• _WHAT TO PRODUCE_
Repeat the records below exactly.

######

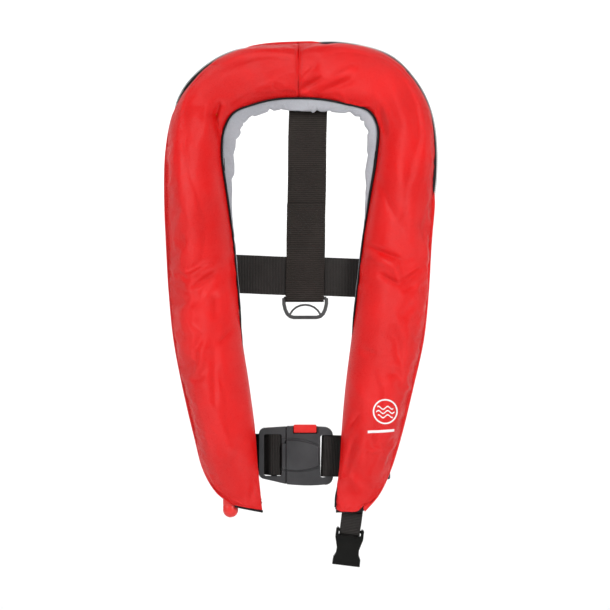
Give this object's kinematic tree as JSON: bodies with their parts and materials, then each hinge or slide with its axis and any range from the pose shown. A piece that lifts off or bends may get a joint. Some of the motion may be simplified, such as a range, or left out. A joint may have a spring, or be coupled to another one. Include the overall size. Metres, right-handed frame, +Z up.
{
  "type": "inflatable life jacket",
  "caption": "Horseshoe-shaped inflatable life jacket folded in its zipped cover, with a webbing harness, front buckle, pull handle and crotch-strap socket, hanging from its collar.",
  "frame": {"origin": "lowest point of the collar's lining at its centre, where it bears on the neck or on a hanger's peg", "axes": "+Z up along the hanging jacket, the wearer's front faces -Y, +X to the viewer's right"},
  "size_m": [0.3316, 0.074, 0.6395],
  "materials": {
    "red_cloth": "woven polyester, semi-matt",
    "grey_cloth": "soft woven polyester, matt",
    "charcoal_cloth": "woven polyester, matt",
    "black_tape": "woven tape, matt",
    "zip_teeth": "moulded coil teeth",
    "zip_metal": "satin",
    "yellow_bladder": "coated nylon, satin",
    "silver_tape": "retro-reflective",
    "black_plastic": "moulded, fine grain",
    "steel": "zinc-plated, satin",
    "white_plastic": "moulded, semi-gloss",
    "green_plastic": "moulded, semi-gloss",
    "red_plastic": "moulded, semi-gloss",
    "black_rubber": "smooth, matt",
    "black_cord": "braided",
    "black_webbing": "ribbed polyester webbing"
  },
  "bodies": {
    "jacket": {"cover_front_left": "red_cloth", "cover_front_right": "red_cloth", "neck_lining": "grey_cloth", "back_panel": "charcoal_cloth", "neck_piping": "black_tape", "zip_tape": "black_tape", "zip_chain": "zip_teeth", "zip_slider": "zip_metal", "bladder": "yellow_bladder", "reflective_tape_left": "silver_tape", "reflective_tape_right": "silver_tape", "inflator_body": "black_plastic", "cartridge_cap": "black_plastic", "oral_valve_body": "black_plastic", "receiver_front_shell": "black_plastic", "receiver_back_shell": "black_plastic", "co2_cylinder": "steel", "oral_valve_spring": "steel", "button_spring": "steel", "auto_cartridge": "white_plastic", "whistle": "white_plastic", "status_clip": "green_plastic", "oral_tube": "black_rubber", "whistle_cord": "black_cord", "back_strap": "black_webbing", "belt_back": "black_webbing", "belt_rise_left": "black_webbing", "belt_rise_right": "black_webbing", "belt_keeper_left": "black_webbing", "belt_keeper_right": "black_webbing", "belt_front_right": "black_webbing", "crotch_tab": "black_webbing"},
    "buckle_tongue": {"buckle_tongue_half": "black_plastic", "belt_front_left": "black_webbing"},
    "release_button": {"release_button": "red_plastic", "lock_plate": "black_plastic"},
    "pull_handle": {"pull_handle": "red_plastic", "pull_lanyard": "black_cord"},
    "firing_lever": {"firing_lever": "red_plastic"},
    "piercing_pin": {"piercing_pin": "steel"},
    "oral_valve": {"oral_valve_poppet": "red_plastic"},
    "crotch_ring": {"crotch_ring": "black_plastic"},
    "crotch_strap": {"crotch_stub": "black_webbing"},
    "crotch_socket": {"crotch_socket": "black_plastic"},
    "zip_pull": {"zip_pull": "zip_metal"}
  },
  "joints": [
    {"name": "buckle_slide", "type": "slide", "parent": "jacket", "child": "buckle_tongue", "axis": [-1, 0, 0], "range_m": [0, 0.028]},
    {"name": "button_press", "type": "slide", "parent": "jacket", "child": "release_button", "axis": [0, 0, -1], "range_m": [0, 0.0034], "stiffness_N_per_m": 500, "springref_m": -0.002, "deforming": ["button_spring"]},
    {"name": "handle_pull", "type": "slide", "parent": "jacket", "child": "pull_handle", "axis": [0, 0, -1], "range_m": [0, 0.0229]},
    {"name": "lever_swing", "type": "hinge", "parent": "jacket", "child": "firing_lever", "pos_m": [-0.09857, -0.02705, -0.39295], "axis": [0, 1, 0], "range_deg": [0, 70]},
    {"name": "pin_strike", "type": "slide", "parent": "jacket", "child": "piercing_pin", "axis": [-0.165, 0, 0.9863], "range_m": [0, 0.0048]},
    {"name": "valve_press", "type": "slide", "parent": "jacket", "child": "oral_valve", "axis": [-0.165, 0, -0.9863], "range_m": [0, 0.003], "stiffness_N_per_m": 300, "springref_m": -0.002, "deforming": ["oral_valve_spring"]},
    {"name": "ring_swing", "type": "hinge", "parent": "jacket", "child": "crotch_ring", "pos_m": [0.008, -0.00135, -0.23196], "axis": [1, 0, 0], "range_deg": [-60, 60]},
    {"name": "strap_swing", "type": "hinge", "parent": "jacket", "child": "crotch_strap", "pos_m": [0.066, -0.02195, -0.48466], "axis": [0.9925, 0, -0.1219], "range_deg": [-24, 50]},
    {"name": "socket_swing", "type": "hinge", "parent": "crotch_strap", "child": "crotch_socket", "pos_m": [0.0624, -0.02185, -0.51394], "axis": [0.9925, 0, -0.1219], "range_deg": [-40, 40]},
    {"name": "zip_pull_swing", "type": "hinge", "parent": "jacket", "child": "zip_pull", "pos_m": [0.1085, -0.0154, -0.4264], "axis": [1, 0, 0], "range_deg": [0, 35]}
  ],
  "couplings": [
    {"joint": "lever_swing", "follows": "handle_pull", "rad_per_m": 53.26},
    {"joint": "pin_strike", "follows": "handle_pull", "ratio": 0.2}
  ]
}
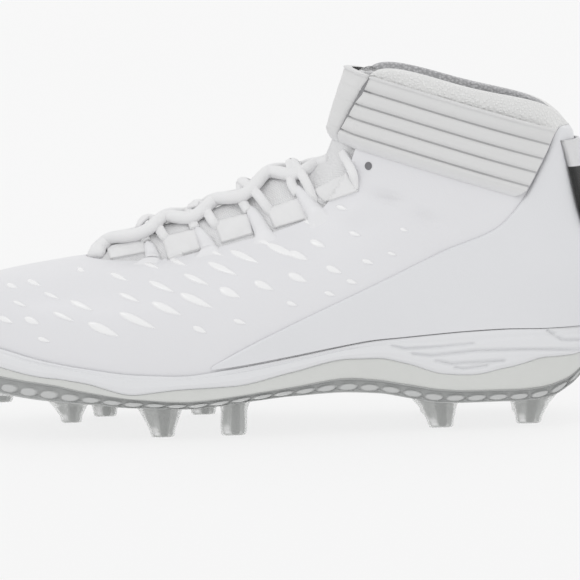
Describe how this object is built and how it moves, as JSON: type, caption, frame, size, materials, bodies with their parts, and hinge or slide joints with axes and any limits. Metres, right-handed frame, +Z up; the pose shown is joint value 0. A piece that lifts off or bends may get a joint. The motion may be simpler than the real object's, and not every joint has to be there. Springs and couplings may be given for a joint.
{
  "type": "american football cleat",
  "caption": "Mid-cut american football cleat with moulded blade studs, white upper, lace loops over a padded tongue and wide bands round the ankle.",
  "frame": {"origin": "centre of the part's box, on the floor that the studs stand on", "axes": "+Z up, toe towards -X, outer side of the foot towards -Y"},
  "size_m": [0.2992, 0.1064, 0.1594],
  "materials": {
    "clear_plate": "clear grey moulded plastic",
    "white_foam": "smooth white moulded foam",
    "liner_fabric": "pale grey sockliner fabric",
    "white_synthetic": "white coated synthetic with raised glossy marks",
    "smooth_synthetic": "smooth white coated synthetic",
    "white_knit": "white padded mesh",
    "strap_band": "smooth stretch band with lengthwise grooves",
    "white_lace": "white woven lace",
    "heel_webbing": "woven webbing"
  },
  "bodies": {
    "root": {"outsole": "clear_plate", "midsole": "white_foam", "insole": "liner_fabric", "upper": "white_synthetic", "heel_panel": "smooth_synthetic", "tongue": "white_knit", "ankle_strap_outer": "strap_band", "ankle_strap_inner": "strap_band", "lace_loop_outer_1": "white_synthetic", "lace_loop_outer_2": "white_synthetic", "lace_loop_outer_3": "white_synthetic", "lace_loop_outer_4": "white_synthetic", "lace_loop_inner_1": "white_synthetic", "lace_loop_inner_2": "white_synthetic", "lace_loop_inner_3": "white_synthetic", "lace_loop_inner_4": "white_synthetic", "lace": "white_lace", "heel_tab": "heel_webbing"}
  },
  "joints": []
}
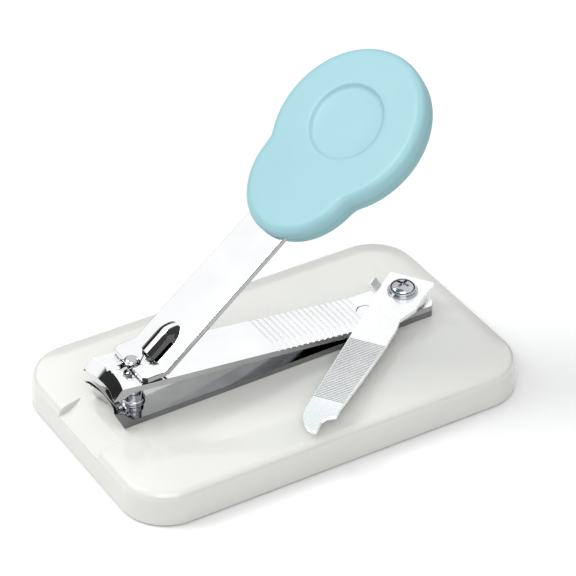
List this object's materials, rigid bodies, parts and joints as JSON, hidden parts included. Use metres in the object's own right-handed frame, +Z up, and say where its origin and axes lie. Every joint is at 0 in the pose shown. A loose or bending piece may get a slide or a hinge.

######

• _TASK RESPONSE_
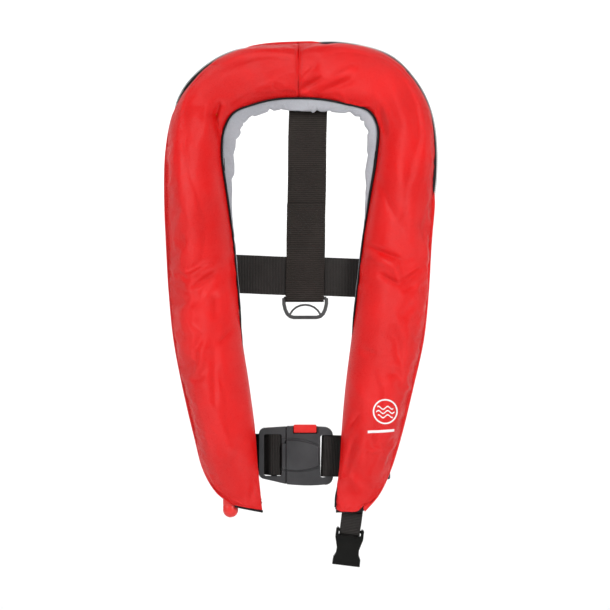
Give this object's kinematic tree as JSON: bodies with their parts and materials, then each hinge or slide with its axis and any range from the pose shown. A piece that lifts off or bends may get a joint. Some of the motion may be simplified, such as a range, or left out. A joint may have a spring, or be coupled to another one. Include the overall size. Metres, right-handed frame, +Z up.
{
  "type": "inflatable life jacket",
  "caption": "Horseshoe-shaped inflatable life jacket folded in its zipped cover, with a webbing harness, front buckle, pull handle and crotch-strap socket, hanging from its collar.",
  "frame": {"origin": "lowest point of the collar's lining at its centre, where it bears on the neck or on a hanger's peg", "axes": "+Z up along the hanging jacket, the wearer's front faces -Y, +X to the viewer's right"},
  "size_m": [0.3316, 0.074, 0.6395],
  "materials": {
    "red_cloth": "woven polyester, semi-matt",
    "grey_cloth": "soft woven polyester, matt",
    "charcoal_cloth": "woven polyester, matt",
    "black_tape": "woven tape, matt",
    "zip_teeth": "moulded coil teeth",
    "zip_metal": "satin",
    "yellow_bladder": "coated nylon, satin",
    "silver_tape": "retro-reflective",
    "black_plastic": "moulded, fine grain",
    "steel": "zinc-plated, satin",
    "white_plastic": "moulded, semi-gloss",
    "green_plastic": "moulded, semi-gloss",
    "red_plastic": "moulded, semi-gloss",
    "black_rubber": "smooth, matt",
    "black_cord": "braided",
    "black_webbing": "ribbed polyester webbing"
  },
  "bodies": {
    "jacket": {"cover_front_left": "red_cloth", "cover_front_right": "red_cloth", "neck_lining": "grey_cloth", "back_panel": "charcoal_cloth", "neck_piping": "black_tape", "zip_tape": "black_tape", "zip_chain": "zip_teeth", "zip_slider": "zip_metal", "bladder": "yellow_bladder", "reflective_tape_left": "silver_tape", "reflective_tape_right": "silver_tape", "inflator_body": "black_plastic", "cartridge_cap": "black_plastic", "oral_valve_body": "black_plastic", "receiver_front_shell": "black_plastic", "receiver_back_shell": "black_plastic", "co2_cylinder": "steel", "oral_valve_spring": "steel", "button_spring": "steel", "auto_cartridge": "white_plastic", "whistle": "white_plastic", "status_clip": "green_plastic", "oral_tube": "black_rubber", "whistle_cord": "black_cord", "back_strap": "black_webbing", "belt_back": "black_webbing", "belt_rise_left": "black_webbing", "belt_rise_right": "black_webbing", "belt_keeper_left": "black_webbing", "belt_keeper_right": "black_webbing", "belt_front_right": "black_webbing", "crotch_tab": "black_webbing"},
    "buckle_tongue": {"buckle_tongue_half": "black_plastic", "belt_front_left": "black_webbing"},
    "release_button": {"release_button": "red_plastic", "lock_plate": "black_plastic"},
    "pull_handle": {"pull_handle": "red_plastic", "pull_lanyard": "black_cord"},
    "firing_lever": {"firing_lever": "red_plastic"},
    "piercing_pin": {"piercing_pin": "steel"},
    "oral_valve": {"oral_valve_poppet": "red_plastic"},
    "crotch_ring": {"crotch_ring": "black_plastic"},
    "crotch_strap": {"crotch_stub": "black_webbing"},
    "crotch_socket": {"crotch_socket": "black_plastic"},
    "zip_pull": {"zip_pull": "zip_metal"}
  },
  "joints": [
    {"name": "buckle_slide", "type": "slide", "parent": "jacket", "child": "buckle_tongue", "axis": [-1, 0, 0], "range_m": [0, 0.028]},
    {"name": "button_press", "type": "slide", "parent": "jacket", "child": "release_button", "axis": [0, 0, -1], "range_m": [0, 0.0034], "stiffness_N_per_m": 500, "springref_m": -0.002, "deforming": ["button_spring"]},
    {"name": "handle_pull", "type": "slide", "parent": "jacket", "child": "pull_handle", "axis": [0, 0, -1], "range_m": [0, 0.0229]},
    {"name": "lever_swing", "type": "hinge", "parent": "jacket", "child": "firing_lever", "pos_m": [-0.09857, -0.02705, -0.39295], "axis": [0, 1, 0], "range_deg": [0, 70]},
    {"name": "pin_strike", "type": "slide", "parent": "jacket", "child": "piercing_pin", "axis": [-0.165, 0, 0.9863], "range_m": [0, 0.0048]},
    {"name": "valve_press", "type": "slide", "parent": "jacket", "child": "oral_valve", "axis": [-0.165, 0, -0.9863], "range_m": [0, 0.003], "stiffness_N_per_m": 300, "springref_m": -0.002, "deforming": ["oral_valve_spring"]},
    {"name": "ring_swing", "type": "hinge", "parent": "jacket", "child": "crotch_ring", "pos_m": [0.008, -0.00135, -0.23196], "axis": [1, 0, 0], "range_deg": [-60, 60]},
    {"name": "strap_swing", "type": "hinge", "parent": "jacket", "child": "crotch_strap", "pos_m": [0.066, -0.02195, -0.48466], "axis": [0.9925, 0, -0.1219], "range_deg": [-24, 50]},
    {"name": "socket_swing", "type": "hinge", "parent": "crotch_strap", "child": "crotch_socket", "pos_m": [0.0624, -0.02185, -0.51394], "axis": [0.9925, 0, -0.1219], "range_deg": [-40, 40]},
    {"name": "zip_pull_swing", "type": "hinge", "parent": "jacket", "child": "zip_pull", "pos_m": [0.1085, -0.0154, -0.4264], "axis": [1, 0, 0], "range_deg": [0, 35]}
  ],
  "couplings": [
    {"joint": "lever_swing", "follows": "handle_pull", "rad_per_m": 53.26},
    {"joint": "pin_strike", "follows": "handle_pull", "ratio": 0.2}
  ]
}
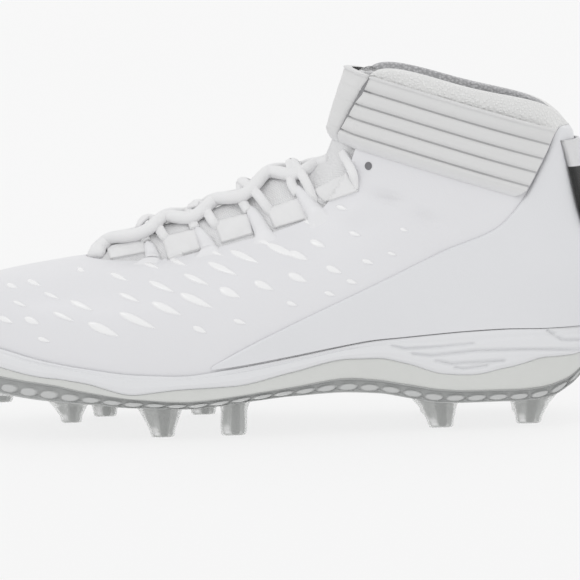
Describe how this object is built and how it moves, as JSON: type, caption, frame, size, materials, bodies with their parts, and hinge or slide joints with axes and any limits. Metres, right-handed frame, +Z up; the pose shown is joint value 0. A piece that lifts off or bends may get a joint. The motion may be simpler than the real object's, and not every joint has to be there. Springs and couplings may be given for a joint.
{
  "type": "american football cleat",
  "caption": "Mid-cut american football cleat with moulded blade studs, white upper, lace loops over a padded tongue and wide bands round the ankle.",
  "frame": {"origin": "centre of the part's box, on the floor that the studs stand on", "axes": "+Z up, toe towards -X, outer side of the foot towards -Y"},
  "size_m": [0.2992, 0.1064, 0.1594],
  "materials": {
    "clear_plate": "clear grey moulded plastic",
    "white_foam": "smooth white moulded foam",
    "liner_fabric": "pale grey sockliner fabric",
    "white_synthetic": "white coated synthetic with raised glossy marks",
    "smooth_synthetic": "smooth white coated synthetic",
    "white_knit": "white padded mesh",
    "strap_band": "smooth stretch band with lengthwise grooves",
    "white_lace": "white woven lace",
    "heel_webbing": "woven webbing"
  },
  "bodies": {
    "root": {"outsole": "clear_plate", "midsole": "white_foam", "insole": "liner_fabric", "upper": "white_synthetic", "heel_panel": "smooth_synthetic", "tongue": "white_knit", "ankle_strap_outer": "strap_band", "ankle_strap_inner": "strap_band", "lace_loop_outer_1": "white_synthetic", "lace_loop_outer_2": "white_synthetic", "lace_loop_outer_3": "white_synthetic", "lace_loop_outer_4": "white_synthetic", "lace_loop_inner_1": "white_synthetic", "lace_loop_inner_2": "white_synthetic", "lace_loop_inner_3": "white_synthetic", "lace_loop_inner_4": "white_synthetic", "lace": "white_lace", "heel_tab": "heel_webbing"}
  },
  "joints": []
}
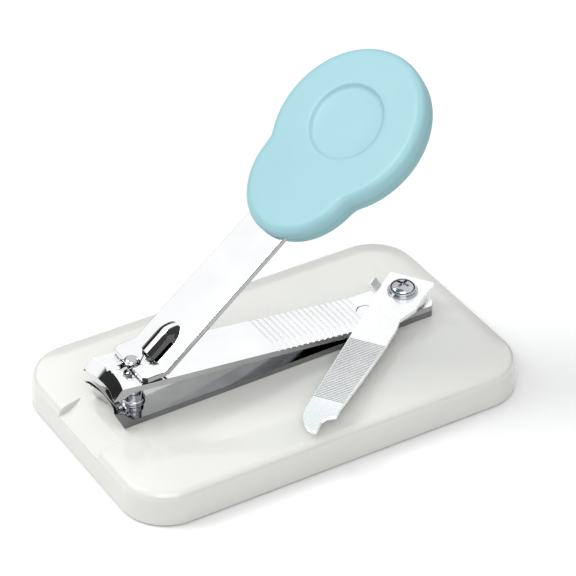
List this object's materials, rigid bodies, parts and joints as JSON, hidden parts included. Use metres in the object's own right-handed frame, +Z up, and say where its origin and axes lie. Every joint is at 0 in the pose shown. A loose or bending piece may get a slide or a hinge.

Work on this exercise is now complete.